In March of 2019, Utah legalized filtering becoming the second state after California to formally rule on a motorcycle-specific maneuver. Lane filtering is not as permissive as lane splitting but can help motorcyclists avoid being tailgated.
In January 2020, Representative Tony Wilt submitted House Bill 1236 to amend the Code of Virginia and allow motorcyclists to lane split in the state. The bill was referred to the Committee on Transportation, and did not go any further.
Other bills have been introduced in the state's past, including the most recent attempt in January, 2022, co-sponsored by state representatives Tony Wilt and Kathy Tran. House Bill 838 would have, if enacted as written, allowed for lane filtering for motorcycles if "overtaking and passing another vehicle that is stopped or traveling at a speed not in excess of 10 miles per hour in the same direction of travel and in the same lane."

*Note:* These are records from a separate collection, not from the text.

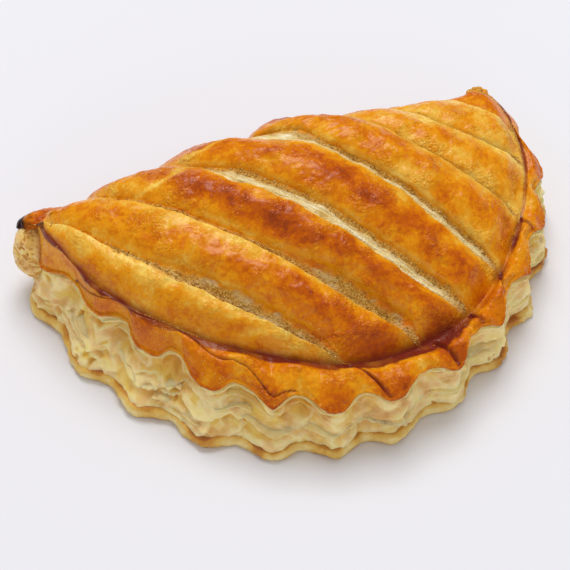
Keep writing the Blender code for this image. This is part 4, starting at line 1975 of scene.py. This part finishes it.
@dataclass
class LooseLeaves:
    """Thin leaves of dough that peel from the side, with torn edges."""

    form: PastryForm
    seed: int = 41
    random_leaves: int = 16
    pitch: float = 0.35
    depth_steps: int = 9
    thickness: float = 0.3
    # How far the leaves are rooted in the side and in the lip, and the side's mean radius.
    root: float = 3.5
    lip_root: float = 4.0
    mean_reach: float = 86.0
    # A random leaf's start and length in degrees, rise, reach, raggedness and droop.
    random_spans: tuple[tuple[float, float], ...] = (
        (8, 160), (4, 11), (0.2, 0.8), (0.3, 0.9), (0.3, 0.8), (0.2, 1.0),
    )
    placed: tuple[Leaf, ...] = (
        Leaf(64.0, 83.0, 0.44, 1.5, 0.9, 1.2),
        Leaf(83.0, 98.0, 0.42, 1.4, 1.0, 1.0),
        Leaf(98.0, 118.0, 0.40, 1.1, 0.8, 0.9),
        Leaf(36.0, 52.0, 0.46, 1.2, 0.8, 0.9),
        Leaf(14.0, 30.0, 0.42, 1.2, 0.6, 0.7),
    )

    def __post_init__(self) -> None:
        """Seeds the noise."""
        self.torn = Grain3D(self.seed)

    def leaves(self) -> list[Leaf]:
        """The placed leaves and the randomly scattered ones.

        Returns:
            Every leaf, in the order it is built.
        """
        draw = np.random.default_rng(self.seed)
        found = list(self.placed)
        for _ in range(self.random_leaves):
            start, length, *shape = (draw.uniform(*span) for span in self.random_spans)
            found.append(Leaf(start, start + length, *shape))
        return found

    def lip_leaf(self, skin: Skin) -> None:
        """The first leaf, which shows as a pale scalloped line just under the whole lip.

        Args:
            skin: Skin that gets its points.
        """
        form = self.form
        angle = np.linspace(6.0, 176.0, 900)
        lip = form.lip(angle)
        steps = np.linspace(0, 1, self.depth_steps)[:, None]
        line = raised(polar(angle, lip), 0.0)
        uneven = 0.7 * self.torn(line, 7.0, 3) + 0.15 * self.torn(line, 1.2)
        reach = -0.2 + uneven - 0.9 * np.maximum(form.teeth(angle), 0)
        radius = lip - self.lip_root + (self.lip_root + reach) * steps
        height = form.brim(angle) - 2.1 - 1.3 * np.maximum(form.teeth(angle), 0)
        height = height - 0.4 * steps**2 + 0.25 * self.torn(line + 9.0, 6.0)
        # Painted light and shade: the lip leaf is darker where it is rooted under the lip and lighter
        # toward its free edge.
        number = skin.add_points(
            raised(polar(angle + 0 * steps, radius), height),
            relief=0.6 + 0.35 * steps + 0 * angle,
            toast=np.clip(0.2 * self.torn(line, 8.0), 0, 1) * steps,
        )
        skin.add_patch(number.T, (0.0, 0.0), (1.0, 0.1))

    def build(self) -> Piece:
        """Builds every leaf as one mesh with a real thickness.

        Returns:
            The new piece, linked to the scene.
        """
        form = self.form
        skin = Skin("loose_leaves")
        self.lip_leaf(skin)
        found = self.leaves()
        steps = np.linspace(0, 1, self.depth_steps)[:, None]
        for index, leaf in enumerate(found):
            length = np.radians(leaf.end - leaf.start) * self.mean_reach
            count = max(8, int(length / self.pitch))
            along = np.linspace(0, 1, count)
            angle = leaf.start + (leaf.end - leaf.start) * along
            base_z = 2.0 + (form.brim(angle) - 3.0) * leaf.rise
            line = raised(polar(angle, form.foot(angle)), base_z + 13.0 * index)
            wander = 0.7 * self.torn(line, 9.0, 2)
            share = ease(leaf.rise * 1.1)
            wall = (form.foot(angle) - 0.7) * (1 - share) + (form.lip(angle) - 1.1) * share
            tear = leaf.ragged * (0.6 * self.torn(line, 2.4, 2) + 0.4 * self.torn(line, 0.9))
            taper = np.sin(np.pi * along) ** 0.5
            reach = np.maximum(leaf.reach * taper + tear * taper, 0.15)
            radius = wall - self.root + (self.root + reach) * steps
            height = base_z + wander - leaf.droop * steps**2 * taper
            # Painted light and shade: each leaf is darker where it is rooted in the side and lighter toward
            # its free edge.
            number = skin.add_points(
                raised(polar(angle + 0 * steps, radius), height),
                relief=0.5 + 0.4 * steps + 0 * angle,
                toast=np.clip(0.5 * self.torn(line, 7.0), 0, 1) * steps,
            )
            low = 0.1 + 0.9 * index / len(found)
            skin.add_patch(number.T, (0.0, low), (1.0, low + 0.85 / len(found)))
        piece = skin.build(form.origin())
        solid = piece.modifiers.new("leaf_thickness", "SOLIDIFY")
        solid.thickness = self.thickness * MM
        solid.offset = 0.0
        return piece


# ------------------------------
# Crumbs and beads


@dataclass
class Scatter:
    """Tiny round grains over the crust: crumbs in the slashes, or beads of set glaze."""

    name: str
    mark: Mark
    count: int
    seed: int
    smallest: float
    largest: float
    floor: float = 0.3
    flatness: float = 1.0

    def build(self, crusts: list[Piece]) -> Piece:
        """Scatters the grains where the crust's value asks for them.

        Args:
            crusts: Pieces whose points carry the value.

        Returns:
            One mesh of all grains.
        """
        spots = []
        normals = []
        weights = []
        for crust in crusts:
            mesh = crust.data
            total = len(mesh.vertices)
            block = {key: np.empty(total, np.float32) for key in (self.mark.value, "cream")}
            for key, found in block.items():
                mesh.attributes[key].data.foreach_get("value", found)
            for key, kept in (("co", spots), ("normal", normals)):
                flat = np.empty(total * 3, np.float32)
                mesh.vertices.foreach_get(key, flat)
                kept.append(flat.reshape(-1, 3))
            asked = np.clip(block[self.mark.value] - self.floor, 0, 1)
            weights.append(asked * (1 - block["cream"]) ** 2)
        spot = np.concatenate(spots)
        normal = np.concatenate(normals)
        weight = np.concatenate(weights)
        draw = np.random.default_rng(self.seed)
        chosen = draw.choice(len(spot), self.count, p=weight / weight.sum())
        size = (self.smallest + (self.largest - self.smallest) * draw.random(self.count) ** 2) * MM
        middle = spot[chosen] + draw.normal(size=(self.count, 3)) * 0.25 * MM * (self.flatness == 1)
        middle += normal[chosen] * size[:, None] * (0.3 * self.flatness)
        ball, faces = self.ball()
        stretch = draw.uniform(0.7, 1.3, size=(self.count, 1, 3))
        points = middle[:, None] + ball[None] * stretch * size[:, None, None]
        corner = faces[None] + (np.arange(self.count) * len(ball))[:, None, None]
        data = bpy.data.meshes.new(self.name)
        data.from_pydata(points.reshape(-1, 3).tolist(), [], corner.reshape(-1, 3).tolist())
        store(data, "shade", np.repeat(draw.uniform(0, 1, self.count), len(ball)))
        data.shade_smooth()
        return add_object(self.name, data)

    @staticmethod
    def ball() -> tuple[Array, Array]:
        """Points and faces of a small round grain.

        Returns:
            Points on a ball of radius 1, and the corners of its faces.
        """
        work = bmesh.new()
        bmesh.ops.create_icosphere(work, subdivisions=1, radius=1.0)
        points = np.array([point.co for point in work.verts])
        faces = np.array([[corner.index for corner in face.verts] for face in work.faces])
        work.free()
        return points, faces


# ------------------------------
# Studio


@dataclass(frozen=True)
class Softbox:
    """Square soft light: its place from the pastry and its side in metres, its power in watts."""

    name: str
    place: tuple[float, float, float]
    size: float
    power: float


@dataclass
class Studio:
    """Pale board, soft lights and the camera."""

    form: PastryForm
    azimuth: float = -22.9
    elevation: float = 50.0
    distance: float = 661.0
    lens: float = 142.5
    sensor: float = 36.0
    target: tuple[float, float, float] = (-4.7, -31.3, 0.0)
    board_size: float = 6.0
    world_colour: str = "#FFFEFC"
    world_strength: float = 0.54
    softboxes: tuple[Softbox, ...] = (
        Softbox("key_softbox", (0.44, 1.36, 2.9), 1.8, 63.0),
        Softbox("front_softbox", (-0.75, -1.78, 0.52), 1.0, 3.2),
        Softbox("window_softbox", (0.35, 0.95, 1.3), 0.25, 1.2),
    )

    def camera(self) -> None:
        """Sets the camera that looks down on the pastry from the front left."""
        turn = math.radians(self.azimuth)
        tilt = math.radians(self.elevation)
        away = Vector(
            (math.sin(turn) * math.cos(tilt), -math.cos(turn) * math.cos(tilt), math.sin(tilt))
        )
        target = Vector(self.form.origin()) + Vector(self.target) * MM
        data = bpy.data.cameras.new("studio_camera")
        data.lens = self.lens
        data.sensor_width = self.sensor
        camera = add_object("studio_camera", data)
        camera.location = target + away * self.distance * MM
        camera.rotation_euler = (-away).to_track_quat("-Z", "Y").to_euler()
        bpy.context.scene.camera = camera

    def board(self) -> None:
        """Lays the board under the pastry."""
        half = self.board_size / 2
        low = float(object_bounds()[0][2])
        data = bpy.data.meshes.new("board")
        corners = [(-half, -half, low), (half, -half, low), (half, half, low), (-half, half, low)]
        data.from_pydata(corners, [], [(0, 1, 2, 3)])
        data.materials.append(PaleBoard().make())
        add_object("board", data)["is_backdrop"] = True

    def hang(self, box: Softbox) -> None:
        """Hangs one soft light, facing the pastry.

        Args:
            box: The light.
        """
        data = bpy.data.lights.new(box.name, "AREA")
        data.shape = "SQUARE"
        data.size = box.size
        data.energy = box.power
        light = add_object(box.name, data)
        light.location = box.place
        light.rotation_euler = (-Vector(box.place)).to_track_quat("-Z", "Y").to_euler()

    def build(self) -> None:
        """Sets camera, board, world and lights."""
        scene = bpy.context.scene
        scene.view_settings.view_transform = "Standard"
        self.camera()
        self.board()
        world = bpy.data.worlds.new("studio_world")
        world.use_nodes = True
        back = world.node_tree.nodes["Background"]
        back.inputs["Color"].default_value = linear(self.world_colour)
        back.inputs["Strength"].default_value = self.world_strength
        world.cycles_visibility.glossy = False
        scene.world = world
        for box in self.softboxes:
            self.hang(box)


def place(piece: Piece, finish: Finish) -> None:
    """Dresses a piece and hangs it on the frame's body.

    Args:
        piece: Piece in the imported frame.
        finish: Its finish.
    """
    piece.data.materials.append(finish.make())
    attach(piece, BODY)
    LOG.info("%s: %d faces", piece.name, len(piece.data.polygons))


def main() -> None:
    """Loads the frame and builds every piece round it."""
    logging.basicConfig(level=logging.INFO, format="%(name)s: %(message)s")
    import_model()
    form = PastryForm()
    line = ScoreLine()
    top = GlazedTop(form, line).build()
    rim = FlutedRim(form, line).build()
    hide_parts(NODE)
    crumbs = Scatter("slash_crumbs", Mark.CRUMBS, 6500, 51, 0.10, 0.28)
    beads = Scatter("glaze_beads", Mark.BEADS, 4500, 52, 0.07, 0.18, floor=0.10, flatness=0.0)
    crumb_shades = ((0.0, "#9A6218"), (0.35, "#BD842A"), (0.7, "#D9A94A"), (1.0, "#F0D088"))
    # The beads' pale golden shades are partly set glaze and partly painted glints.
    bead_and_glint_shades = ((0.0, "#B96412"), (0.5, "#DE9A30"), (1.0, "#F3C568"))
    place(crumbs.build([top]), CaramelGrain("caramel_crumb", crumb_shades))
    place(beads.build([top, rim]), CaramelGrain("glaze_bead_and_glint", bead_and_glint_shades, 0.2))
    place(top, GlazedPuffCrust("glazed_top_crust"))
    place(rim, GlazedPuffCrust("glazed_rim_crust"))
    place(LayeredSide(form).build(), PuffCrumb())
    left = RolledEnd(form, "left_roll_end", middle=(-70.7, -2.4, 14.6), radii=(6.2, 7.2, 9.8), seed=61)
    right = RolledEnd(form, "right_roll_end", middle=(71.0, -2.0, 12.8), radii=(5.6, 5.4, 8.0), seed=63)
    place(left.build(), PuffCrumb("left_end_crumb"))
    knots = (
        CrustKnot(
            form, "left_knot", middle=(-63.2, -3.1, 21.5), reach=12.3, rise=5.9, depth=5.4, seed=66,
            rough=0.35, bake=0.72, burnt_end=1.0,
        ),
        CrustKnot(
            form, "right_knot", middle=(70.3, -3.2, 21.9), reach=3.7, rise=3.3, depth=2.6, seed=67,
            rough=0.9, bake=0.42, grain=0.9,
        ),
    )
    for knot in knots:
        place(knot.build(), GlazedPuffCrust(f"glazed_{knot.name}_crust", caramel="#2A120E"))
    place(right.build(), PuffCrumb("right_end_crumb"))
    place(BaseSheet(form).build(), BakedBase())
    place(LooseLeaves(form).build(), PuffCrumb("puff_leaf"))
    Studio(form).build()


if __name__ == "__main__":
    main()
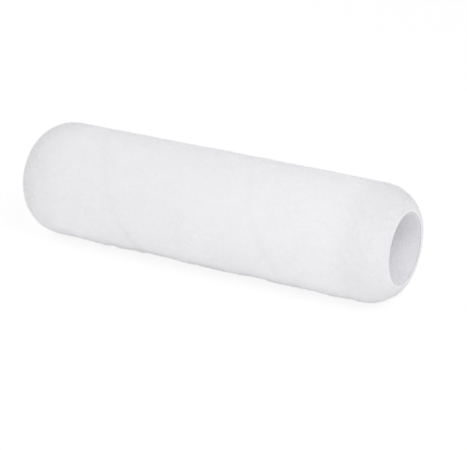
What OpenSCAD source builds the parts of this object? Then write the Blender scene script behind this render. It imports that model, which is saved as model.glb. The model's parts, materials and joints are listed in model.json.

It was referred to the Committee on Transportation, where the bill later died in February of that same year. No further similar action has been taken as of February, 2023.
Although several attempts have been made to legalize lane splitting in the Evergreen State, as of February, 2023, none of them has succeeded.
Honorable Mention: Colorado
If you're reading this anywhere close to February, 2023, residents of the Centennial State may be interested to know that a house bill was introduced in the current state legislative session to fund a feasibility study regarding the ins and outs of lane splitting within the state. If it's passed and funded, it would be conducted by the Colorado Department of Transportation and the Colorado State Patrol.
If you live in Colorado and you're interested in seeing this bill pass, reach out to your state legislators and encourage other residents to do the same.